-- Short problem --
Check every line of the data below for the string "joints", and copy the ones that hold it.
··········
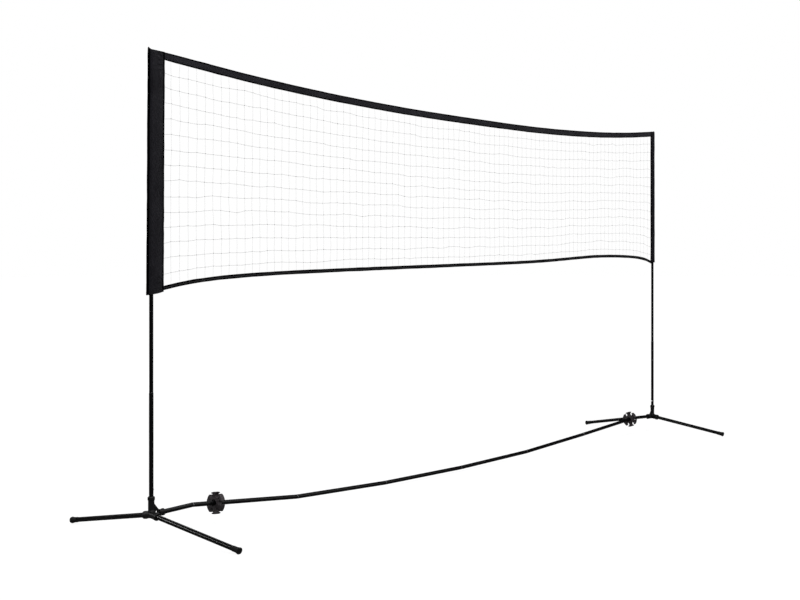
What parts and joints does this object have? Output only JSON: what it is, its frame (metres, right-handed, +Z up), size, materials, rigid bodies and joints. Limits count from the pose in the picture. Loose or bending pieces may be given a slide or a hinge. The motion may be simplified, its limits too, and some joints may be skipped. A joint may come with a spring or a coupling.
{
  "type": "portable badminton net",
  "caption": "Free-standing badminton net: plug-together posts and base rod on four sloping feet, a tape-edged string net on post sleeves, tube clips and snap buttons.",
  "frame": {"origin": "on the floor, midway between the two posts", "axes": "+X along the net from the left post to the right post, +Z up, +Y across the net"},
  "size_m": [3.0756, 0.835, 1.551],
  "materials": {
    "black_tube": "gloss",
    "hub_plastic": "satin moulded",
    "clip_plastic": "satin moulded",
    "cap_rubber": "matte",
    "zinc_steel": "zinc plated",
    "bright_steel": "polished",
    "sleeve_fabric": "woven",
    "tape_fabric": "woven tape",
    "binding_fabric": "narrow woven tape",
    "net_string": "twisted cord"
  },
  "bodies": {
    "base": {"left_hub": "hub_plastic", "right_hub": "hub_plastic", "rod_stub_left": "black_tube", "rod_section_1": "black_tube", "rod_section_2": "black_tube", "rod_section_3": "black_tube", "rod_section_4": "black_tube", "rod_section_5": "black_tube", "rod_section_6": "black_tube", "rod_stub_right": "black_tube", "rod_joiners": "black_tube"},
    "left_post": {"left_post_insert": "zinc_steel", "left_post_tube_1": "black_tube", "left_post_tube_2": "black_tube", "left_post_tube_3": "black_tube", "left_post_tube_4": "black_tube", "left_post_joiners": "zinc_steel", "left_post_cap": "hub_plastic", "left_button_spring": "bright_steel"},
    "right_post": {"right_post_insert": "zinc_steel", "right_post_tube_1": "black_tube", "right_post_tube_2": "black_tube", "right_post_tube_3": "black_tube", "right_post_tube_4": "black_tube", "right_post_joiners": "zinc_steel", "right_post_cap": "hub_plastic", "right_button_spring": "bright_steel"},
    "left_snap_button": {"left_button": "bright_steel"},
    "right_snap_button": {"right_button": "bright_steel"},
    "foot_left_front": {"left_front_foot": "black_tube", "left_front_cap": "cap_rubber"},
    "foot_left_back": {"left_back_foot": "black_tube", "left_back_cap": "cap_rubber"},
    "foot_right_front": {"right_front_foot": "black_tube", "right_front_cap": "cap_rubber"},
    "foot_right_back": {"right_back_foot": "black_tube", "right_back_cap": "cap_rubber"},
    "left_clip": {"left_star_clip": "clip_plastic"},
    "right_clip": {"right_star_clip": "clip_plastic"},
    "net": {"left_sleeve": "sleeve_fabric", "right_sleeve": "sleeve_fabric", "top_tape": "tape_fabric", "bottom_binding": "binding_fabric", "string_panel": "net_string"}
  },
  "joints": [
    {"name": "left_post_lift", "type": "slide", "parent": "base", "child": "left_post", "axis": [0, 0, 1], "range_m": [0, 0.042]},
    {"name": "right_post_lift", "type": "slide", "parent": "base", "child": "right_post", "axis": [0, 0, 1], "range_m": [0, 0.042]},
    {"name": "net_lift", "type": "slide", "parent": "left_post", "child": "net", "axis": [0, 0, 1], "range_m": [0, 0.78]},
    {"name": "left_button_press", "type": "slide", "parent": "left_post", "child": "left_snap_button", "axis": [-1, 0, 0], "range_m": [0, 0.0024], "stiffness_N_per_m": 400, "springref_m": -0.004},
    {"name": "right_button_press", "type": "slide", "parent": "right_post", "child": "right_snap_button", "axis": [1, 0, 0], "range_m": [0, 0.0024], "stiffness_N_per_m": 400, "springref_m": -0.004},
    {"name": "left_front_foot_pull", "type": "slide", "parent": "base", "child": "foot_left_front", "axis": [0, -0.9884, -0.1521], "range_m": [0, 0.023]},
    {"name": "left_back_foot_pull", "type": "slide", "parent": "base", "child": "foot_left_back", "axis": [0, 0.9884, -0.1521], "range_m": [0, 0.023]},
    {"name": "right_front_foot_pull", "type": "slide", "parent": "base", "child": "foot_right_front", "axis": [0, -0.9884, -0.1521], "range_m": [0, 0.023]},
    {"name": "right_back_foot_pull", "type": "slide", "parent": "base", "child": "foot_right_back", "axis": [0, 0.9884, -0.1521], "range_m": [0, 0.023]},
    {"name": "left_clip_turn", "type": "hinge", "parent": "base", "child": "left_clip", "pos_m": [-1.272, 0, 0.07035], "axis": [0.9953, 0, -0.0969], "continuous": true},
    {"name": "right_clip_turn", "type": "hinge", "parent": "base", "child": "right_clip", "pos_m": [1.307, 0, 0.08035], "axis": [0.9976, 0, 0.0695], "continuous": true}
  ],
  "couplings": [
    {"joint": "right_post_lift", "follows": "left_post_lift", "ratio": 1}
  ]
}
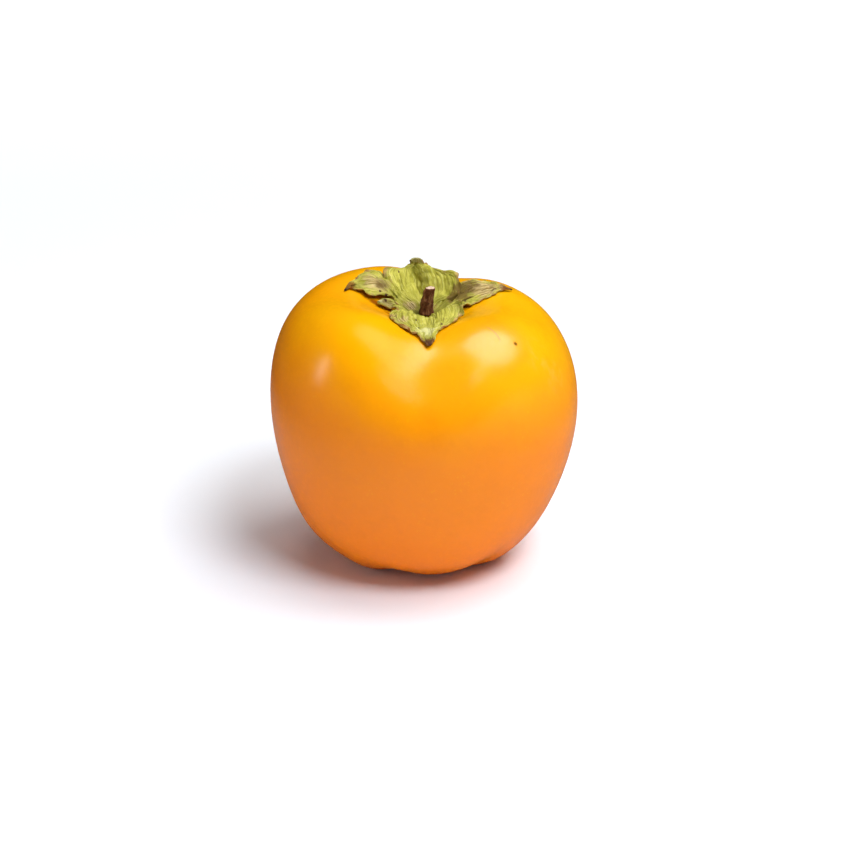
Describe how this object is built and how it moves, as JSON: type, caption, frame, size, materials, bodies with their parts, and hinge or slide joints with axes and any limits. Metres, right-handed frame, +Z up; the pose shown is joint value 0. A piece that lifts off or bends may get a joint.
··········
-- Worked answer --
What parts and joints does this object have? Output only JSON: what it is, its frame (metres, right-handed, +Z up), size, materials, rigid bodies and joints. Limits count from the pose in the picture. Loose or bending pieces may be given a slide or a hinge. The motion may be simplified, its limits too, and some joints may be skipped. A joint may come with a spring or a coupling.
  "joints": [
Describe how this object is built and how it moves, as JSON: type, caption, frame, size, materials, bodies with their parts, and hinge or slide joints with axes and any limits. Metres, right-handed frame, +Z up; the pose shown is joint value 0. A piece that lifts off or bends may get a joint.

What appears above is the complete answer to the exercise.